4. Riconosciamo la necessità di dialoghi inclusivi pluriparti e di cooperazione sulla governance dell’IA. Sottolineiamo la necessità di una riflessione globale, in particolare su questioni quali la sicurezza, lo sviluppo sostenibile, l’innovazione, il rispetto del diritto internazionale, compreso il diritto umanitario e i diritti umani, la tutela dei diritti umani, la parità tra donne e uomini, la diversità linguistica, la tutela dei consumatori e dei diritti di proprietà intellettuale.
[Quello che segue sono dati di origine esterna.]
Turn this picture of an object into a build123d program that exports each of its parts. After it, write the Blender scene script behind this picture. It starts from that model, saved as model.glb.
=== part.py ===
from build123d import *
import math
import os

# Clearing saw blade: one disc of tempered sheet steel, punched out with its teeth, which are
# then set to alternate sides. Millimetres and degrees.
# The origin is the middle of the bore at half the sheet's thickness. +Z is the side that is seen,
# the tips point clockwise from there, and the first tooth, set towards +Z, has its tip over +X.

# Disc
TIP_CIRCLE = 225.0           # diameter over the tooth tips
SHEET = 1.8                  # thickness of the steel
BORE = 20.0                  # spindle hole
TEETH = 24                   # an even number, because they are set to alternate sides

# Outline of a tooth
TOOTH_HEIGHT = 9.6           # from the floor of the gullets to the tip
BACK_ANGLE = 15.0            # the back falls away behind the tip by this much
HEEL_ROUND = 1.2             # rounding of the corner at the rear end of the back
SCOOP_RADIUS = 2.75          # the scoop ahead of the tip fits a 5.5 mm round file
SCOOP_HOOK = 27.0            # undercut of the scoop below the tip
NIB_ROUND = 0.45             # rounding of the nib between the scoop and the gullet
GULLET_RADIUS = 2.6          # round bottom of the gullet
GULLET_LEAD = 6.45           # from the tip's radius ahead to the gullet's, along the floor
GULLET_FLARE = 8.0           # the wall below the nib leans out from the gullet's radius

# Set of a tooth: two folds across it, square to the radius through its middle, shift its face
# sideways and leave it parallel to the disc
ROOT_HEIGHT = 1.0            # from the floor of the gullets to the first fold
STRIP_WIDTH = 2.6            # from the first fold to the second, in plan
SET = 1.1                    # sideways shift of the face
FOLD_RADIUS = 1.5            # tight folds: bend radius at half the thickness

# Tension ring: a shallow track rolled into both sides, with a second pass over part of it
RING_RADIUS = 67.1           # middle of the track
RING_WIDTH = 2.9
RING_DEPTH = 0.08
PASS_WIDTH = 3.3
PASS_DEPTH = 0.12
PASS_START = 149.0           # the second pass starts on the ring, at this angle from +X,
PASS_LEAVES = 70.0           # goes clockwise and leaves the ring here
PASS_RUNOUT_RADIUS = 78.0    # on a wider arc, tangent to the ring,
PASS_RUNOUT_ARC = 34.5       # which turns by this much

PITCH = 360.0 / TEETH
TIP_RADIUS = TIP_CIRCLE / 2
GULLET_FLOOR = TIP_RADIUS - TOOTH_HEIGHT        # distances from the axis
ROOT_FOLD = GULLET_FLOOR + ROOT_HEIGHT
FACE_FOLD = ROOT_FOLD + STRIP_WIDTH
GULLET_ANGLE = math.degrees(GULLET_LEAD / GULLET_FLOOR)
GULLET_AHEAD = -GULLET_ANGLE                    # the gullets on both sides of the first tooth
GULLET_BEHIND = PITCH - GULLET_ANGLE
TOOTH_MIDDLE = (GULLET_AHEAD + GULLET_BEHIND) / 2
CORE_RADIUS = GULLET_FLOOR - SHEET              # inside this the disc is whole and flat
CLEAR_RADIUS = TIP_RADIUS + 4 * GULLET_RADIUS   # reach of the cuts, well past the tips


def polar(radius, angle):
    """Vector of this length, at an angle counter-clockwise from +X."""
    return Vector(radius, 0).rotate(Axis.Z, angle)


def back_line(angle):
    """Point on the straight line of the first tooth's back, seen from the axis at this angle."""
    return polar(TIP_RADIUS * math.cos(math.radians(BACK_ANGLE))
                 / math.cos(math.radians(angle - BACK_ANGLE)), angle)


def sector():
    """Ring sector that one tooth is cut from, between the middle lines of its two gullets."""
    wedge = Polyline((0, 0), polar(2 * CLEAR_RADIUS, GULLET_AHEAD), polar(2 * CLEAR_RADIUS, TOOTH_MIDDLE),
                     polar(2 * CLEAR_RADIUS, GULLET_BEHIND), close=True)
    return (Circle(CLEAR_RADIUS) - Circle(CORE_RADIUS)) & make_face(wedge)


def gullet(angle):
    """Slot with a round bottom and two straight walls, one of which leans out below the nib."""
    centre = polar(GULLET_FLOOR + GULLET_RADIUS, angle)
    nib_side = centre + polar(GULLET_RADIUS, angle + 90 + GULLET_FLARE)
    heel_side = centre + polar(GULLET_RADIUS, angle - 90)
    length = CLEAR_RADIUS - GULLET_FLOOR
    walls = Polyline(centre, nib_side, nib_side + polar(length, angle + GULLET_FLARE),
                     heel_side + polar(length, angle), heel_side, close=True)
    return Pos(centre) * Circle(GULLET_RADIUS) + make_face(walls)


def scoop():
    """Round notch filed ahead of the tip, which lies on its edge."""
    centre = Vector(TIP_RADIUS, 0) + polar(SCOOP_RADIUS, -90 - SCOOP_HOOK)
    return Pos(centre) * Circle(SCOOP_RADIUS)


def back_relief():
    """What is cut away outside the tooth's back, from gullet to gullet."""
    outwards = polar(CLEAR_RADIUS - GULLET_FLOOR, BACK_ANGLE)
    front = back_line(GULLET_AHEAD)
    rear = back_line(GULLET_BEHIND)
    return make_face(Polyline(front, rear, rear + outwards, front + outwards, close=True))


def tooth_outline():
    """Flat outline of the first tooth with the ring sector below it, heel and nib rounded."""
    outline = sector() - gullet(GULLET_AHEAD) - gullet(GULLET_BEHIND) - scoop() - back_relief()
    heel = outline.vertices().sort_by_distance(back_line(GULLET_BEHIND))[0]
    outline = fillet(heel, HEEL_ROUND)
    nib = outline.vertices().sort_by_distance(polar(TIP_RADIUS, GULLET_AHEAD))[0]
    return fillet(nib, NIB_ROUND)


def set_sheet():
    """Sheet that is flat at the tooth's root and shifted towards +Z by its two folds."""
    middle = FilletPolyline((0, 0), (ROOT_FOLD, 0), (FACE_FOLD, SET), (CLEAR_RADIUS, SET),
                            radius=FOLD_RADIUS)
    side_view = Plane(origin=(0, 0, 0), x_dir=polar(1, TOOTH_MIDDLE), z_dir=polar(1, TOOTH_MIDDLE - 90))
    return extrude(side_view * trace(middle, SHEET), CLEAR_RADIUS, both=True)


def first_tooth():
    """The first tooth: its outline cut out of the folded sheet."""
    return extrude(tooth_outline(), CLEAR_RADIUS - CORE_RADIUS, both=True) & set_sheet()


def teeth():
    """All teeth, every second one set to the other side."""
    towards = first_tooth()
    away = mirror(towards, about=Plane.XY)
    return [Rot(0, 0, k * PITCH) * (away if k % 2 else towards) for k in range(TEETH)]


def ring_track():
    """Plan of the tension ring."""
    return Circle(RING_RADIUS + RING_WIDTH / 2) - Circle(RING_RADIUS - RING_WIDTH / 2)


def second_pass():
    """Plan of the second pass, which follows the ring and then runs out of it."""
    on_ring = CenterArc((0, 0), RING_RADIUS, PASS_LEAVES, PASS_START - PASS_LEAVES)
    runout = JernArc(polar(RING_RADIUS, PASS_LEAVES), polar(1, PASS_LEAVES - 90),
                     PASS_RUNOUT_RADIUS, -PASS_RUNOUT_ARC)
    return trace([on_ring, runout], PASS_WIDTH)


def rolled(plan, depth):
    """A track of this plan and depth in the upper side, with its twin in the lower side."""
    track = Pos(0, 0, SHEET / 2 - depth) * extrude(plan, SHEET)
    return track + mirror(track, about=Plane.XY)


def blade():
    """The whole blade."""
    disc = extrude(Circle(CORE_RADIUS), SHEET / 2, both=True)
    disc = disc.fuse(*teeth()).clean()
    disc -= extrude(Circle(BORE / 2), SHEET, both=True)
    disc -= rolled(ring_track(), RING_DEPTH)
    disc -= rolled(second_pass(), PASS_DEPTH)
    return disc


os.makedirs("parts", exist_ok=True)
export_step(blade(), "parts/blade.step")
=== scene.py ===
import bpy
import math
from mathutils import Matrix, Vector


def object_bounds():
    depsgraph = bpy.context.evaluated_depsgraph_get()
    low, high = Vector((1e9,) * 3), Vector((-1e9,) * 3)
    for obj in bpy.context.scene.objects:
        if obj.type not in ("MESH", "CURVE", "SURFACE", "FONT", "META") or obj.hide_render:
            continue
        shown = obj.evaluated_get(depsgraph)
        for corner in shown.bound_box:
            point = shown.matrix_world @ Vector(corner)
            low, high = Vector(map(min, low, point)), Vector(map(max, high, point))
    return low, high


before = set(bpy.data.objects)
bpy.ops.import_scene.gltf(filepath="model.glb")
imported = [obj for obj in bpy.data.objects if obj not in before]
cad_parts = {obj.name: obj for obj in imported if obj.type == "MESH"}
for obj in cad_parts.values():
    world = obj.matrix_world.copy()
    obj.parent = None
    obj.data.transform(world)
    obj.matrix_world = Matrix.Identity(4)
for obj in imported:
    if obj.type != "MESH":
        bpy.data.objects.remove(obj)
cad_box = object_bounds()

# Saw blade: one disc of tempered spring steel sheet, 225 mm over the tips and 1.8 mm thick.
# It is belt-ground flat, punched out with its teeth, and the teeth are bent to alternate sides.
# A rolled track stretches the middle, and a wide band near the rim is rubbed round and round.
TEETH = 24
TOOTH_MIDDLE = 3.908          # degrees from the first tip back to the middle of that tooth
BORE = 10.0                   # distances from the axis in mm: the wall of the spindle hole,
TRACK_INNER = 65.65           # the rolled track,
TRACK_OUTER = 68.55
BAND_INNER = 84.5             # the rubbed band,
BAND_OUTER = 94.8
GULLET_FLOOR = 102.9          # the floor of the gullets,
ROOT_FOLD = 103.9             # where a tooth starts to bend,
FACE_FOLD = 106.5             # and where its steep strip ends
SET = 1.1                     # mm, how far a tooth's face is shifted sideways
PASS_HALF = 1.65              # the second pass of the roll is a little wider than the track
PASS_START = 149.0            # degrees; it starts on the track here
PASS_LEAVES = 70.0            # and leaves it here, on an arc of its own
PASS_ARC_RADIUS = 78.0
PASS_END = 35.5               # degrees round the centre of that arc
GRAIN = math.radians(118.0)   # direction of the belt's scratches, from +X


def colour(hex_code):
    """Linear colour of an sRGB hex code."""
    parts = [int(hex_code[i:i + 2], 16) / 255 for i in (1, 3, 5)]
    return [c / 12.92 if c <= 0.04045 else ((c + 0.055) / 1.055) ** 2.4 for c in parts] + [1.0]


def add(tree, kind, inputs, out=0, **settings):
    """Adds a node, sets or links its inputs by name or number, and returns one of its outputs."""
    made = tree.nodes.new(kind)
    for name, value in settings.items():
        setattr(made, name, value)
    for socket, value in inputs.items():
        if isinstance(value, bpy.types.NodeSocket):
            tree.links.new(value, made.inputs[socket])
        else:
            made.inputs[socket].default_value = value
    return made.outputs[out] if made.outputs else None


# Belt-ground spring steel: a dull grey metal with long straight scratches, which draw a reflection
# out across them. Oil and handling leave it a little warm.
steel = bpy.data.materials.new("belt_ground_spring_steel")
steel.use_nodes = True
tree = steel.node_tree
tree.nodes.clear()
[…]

Prendiamo atto degli sforzi e delle discussioni legate agli enti internazionali in cui viene esaminata la governance dell’IA. Come indicato nel Global Digital Compact adottato dall’Assemblea generale delle Nazioni Unite, i partecipanti hanno inoltre ribadito la volontà di avviare un dialogo globale sulla governance dell’IA e il gruppo scientifico internazionale multidisciplinare indipendente sull’IA e di armonizzare l’attuale governance degli sforzi, garantendone la complementarità ed evitando duplicazioni.

5. Affinché possiamo sfruttare i vantaggi delle tecnologie di IA a beneficio delle nostre economie e società, è necessario migliorare la fiducia e la sicurezza. Sottolineiamo il ruolo del vertice di Bletchey Park sulla sicurezza dell’IA e dei vertici di Seul, che sono stati determinanti nel rafforzamento della cooperazione internazionale in materia di sicurezza dell’IA, e notiamo gli impegni volontari che vi sono stati assunti. Continueremo ad affrontare i rischi che l’IA potrebbe rappresentare per l’integrità delle informazioni e a rafforzare la trasparenza dell’IA.
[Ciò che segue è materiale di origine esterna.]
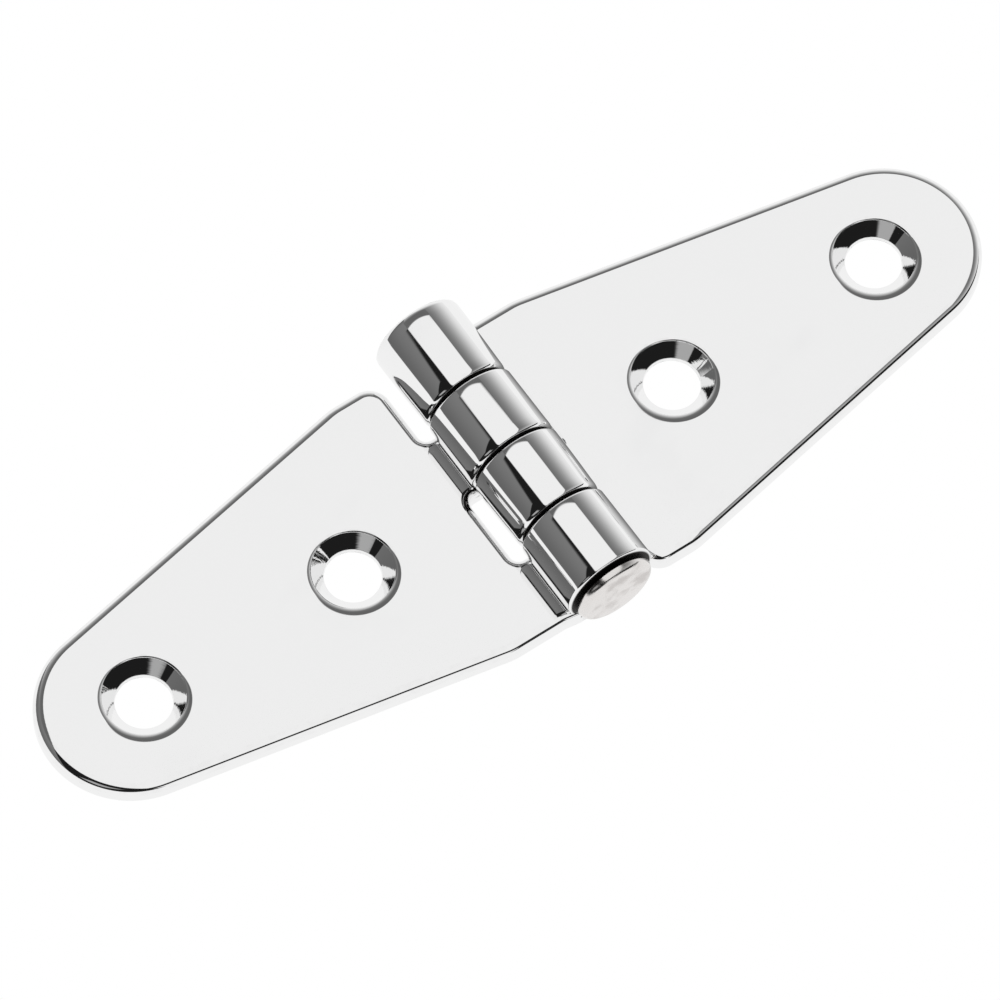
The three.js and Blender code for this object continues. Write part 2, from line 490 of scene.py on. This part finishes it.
# sheet with a full rounding along its top edge and a small one underneath
def thickenLeaf(bm, settings):
    raised = bmesh.ops.extrude_face_region(bm, geom=bm.faces[:])["geom"]
    bmesh.ops.translate(bm, vec=(0, 0, settings["sheet"]), verts=vertsOf(raised))
    bmesh.ops.recalc_face_normals(bm, faces=bm.faces[:])
    for height, side in ((settings["sheet"], "top"), (0, "bottom")):
        bmesh.ops.bevel(bm, geom=edgesAtHeight(bm, height), affect="EDGES", offset=settings[side + "Round"],
                        offset_type="OFFSET", segments=settings[side + "Steps"], profile=0.5, material=-1,
                        clamp_overlap=False, face_strength_mode="NEW")


# a rounding at one corner of a tab's end grows or shrinks to a wanted size, and keeps its shape
def resizeRounding(bm, y, z, radius, wanted):
    corner = Vector((0, y, z))
    near = [vert for vert in bm.verts if atTabEnd(vert) and (vert.co - corner).length < radius + tiny]
    share = wanted / radius
    bmesh.ops.scale(bm, vec=(1, share, share), space=Matrix.Translation(-corner), verts=near)


# the tab's end goes round the pin, and its last edge stops just above the plate
def rollTab(bm, settings, low, high, lowRound, highRound):
    sheet = settings["sheet"]
    for y, wanted in ((low, lowRound), (high, highRound)):
        resizeRounding(bm, y, 0, settings["bottomRound"], wanted)
        resizeRounding(bm, y, sheet, settings["topRound"], settings["boreRound"])
    end = [face for face in bm.faces if all(atTabEnd(vert) and low - tiny < vert.co.y < high + tiny
                                            for vert in face.verts)][0]
    outer = max((edge for edge in end.edges if isAtHeight(edge, 0)), key=lambda edge: edge.calc_length())
    bmesh.ops.subdivide_edges(bm, edges=[outer], cuts=settings["acrossSteps"] - 1)
    seam = math.asin((barrelRadius - sheet - settings["seamGap"]) / barrelRadius)
    turn = 1.5 * math.pi + seam - settings["seamRound"] / barrelRadius
    ring = [end, *end.edges, *end.verts]
    rolled = bmesh.ops.spin(bm, geom=ring, cent=(0, 0, barrelRadius), axis=(0, 1, 0), angle=turn,
                            steps=settings["rollSteps"])
    bmesh.ops.recalc_face_normals(bm, faces=bm.faces[:])
    roundTip(bm, facesOf(rolled["geom_last"])[0], settings["seamRound"], settings["seamSteps"])


# the end face is drawn out in steps, each a little smaller than the last
def roundTip(bm, tip, radius, steps):
    out = tip.normal.copy()
    along = Vector((0, 1, 0))
    across = out.cross(along)
    centre = tip.calc_center_bounds()
    width = 2 * max(abs((vert.co - centre).dot(along)) for vert in tip.verts)
    depth = 2 * max(abs((vert.co - centre).dot(across)) for vert in tip.verts)
    space = Matrix((along, across, out)).to_4x4() @ Matrix.Translation(-centre)
    inset = rise = 0
    for step in range(1, steps + 1):
        angle = math.pi / 2 * step / steps
        nextInset = radius * (1 - math.cos(angle))
        nextRise = radius * math.sin(angle)
        drawn = bmesh.ops.extrude_face_region(bm, geom=[tip, *tip.edges, *tip.verts])["geom"]
        verts = vertsOf(drawn)
        tip = facesOf(drawn)[0]
        shrink = [(size - 2 * nextInset) / (size - 2 * inset) for size in (width, depth)]
        bmesh.ops.scale(bm, vec=(*shrink, 1), space=space, verts=verts)
        bmesh.ops.translate(bm, vec=out * (nextRise - rise), verts=verts)
        inset, rise = nextInset, nextRise


# each knuckle is rolled a little tighter towards one end
def narrowKnuckle(bm, settings, narrowing, low, high):
    sheet = settings["sheet"]
    centre = Vector((0, 0, barrelRadius))
    for vert in bm.verts:
        across = Vector((vert.co.x, 0, vert.co.z)) - centre
        outside = across.length > barrelRadius - sheet / 2 and low - tiny < vert.co.y < high + tiny
        if outside and (vert.co.x < tiny * 10 or vert.co.z > sheet):
            angle = math.atan2(-across.x, -across.z) % (2 * math.pi)
            onset = min(1, angle / settings["narrowAfter"])
            share = ((high - vert.co.y) / (high - low)) ** 2
            vert.co -= across.normalized() * narrowing * share * onset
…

6. Attendiamo con interesse le prossime scadenze su questo tema, in particolare il vertice di Kigali, il terzo Forum mondiale sull’etica dell’IA che sarà organizzato da Thailandia e UNESCO, la Conferenza mondiale sull’IA nel 2025 e il Vertice mondiale del 2025 sull’IA al servizio del bene sociale, al fine di garantire il follow-up dei nostri impegni e continuare ad adottare misure concrete compatibili con un’IA inclusiva e sostenibile.